(2023-06-18) Cutler Tbm227 Explicit Vs Implicit Strategy

John Cutler: TBM 227: Explicit vs. Implicit Strategy. I've been (slowly) reading Richard Rumelt's new book, The Crux: How Leaders Become Strategists

A couple of years ago, an executive shared: while the quality of a strategy matters, it is the translation of the strategy into tangible things like goals and budgets that matters to most people in the organization.

But let's consider how this plays out in most organizations.

Talking about challenges is difficult, especially when they are internal challenges. Making the call on the most important addressable challenges is also challenging.

Imagine a savvy product leader. They know 1) strategy is hard, and 2) it all boils down to tangible byproducts. You have a choice: keep asking questions about the high-level strategy, or form your personal view of what has to be done and make sure your OWN goals, budgets, forecasts, and roadmaps are generally coherent.

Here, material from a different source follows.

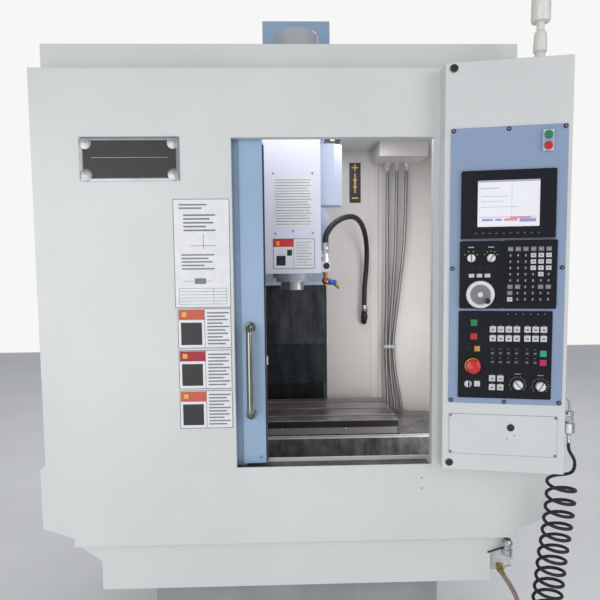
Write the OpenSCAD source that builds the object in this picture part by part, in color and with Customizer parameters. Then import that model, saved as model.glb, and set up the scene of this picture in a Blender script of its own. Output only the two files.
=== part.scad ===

As the product leader, which option do you chose? Most choose the latter. It is natural and tempting. The net result: either 1) less good strategies, or 2) good strategies that no one really understand outside of the manifestations of those strategies. Neither is good.

What can you do about this problem? There's no silver bullet.

Carve out TIME to have the hard discussions—no strategy emerges fully formed

And then focus on deployment because the leader I mentioned earlier had a point: for most people, a strategy isn't real until it manifests in all the practices, incentives, and constraints surrounding your team.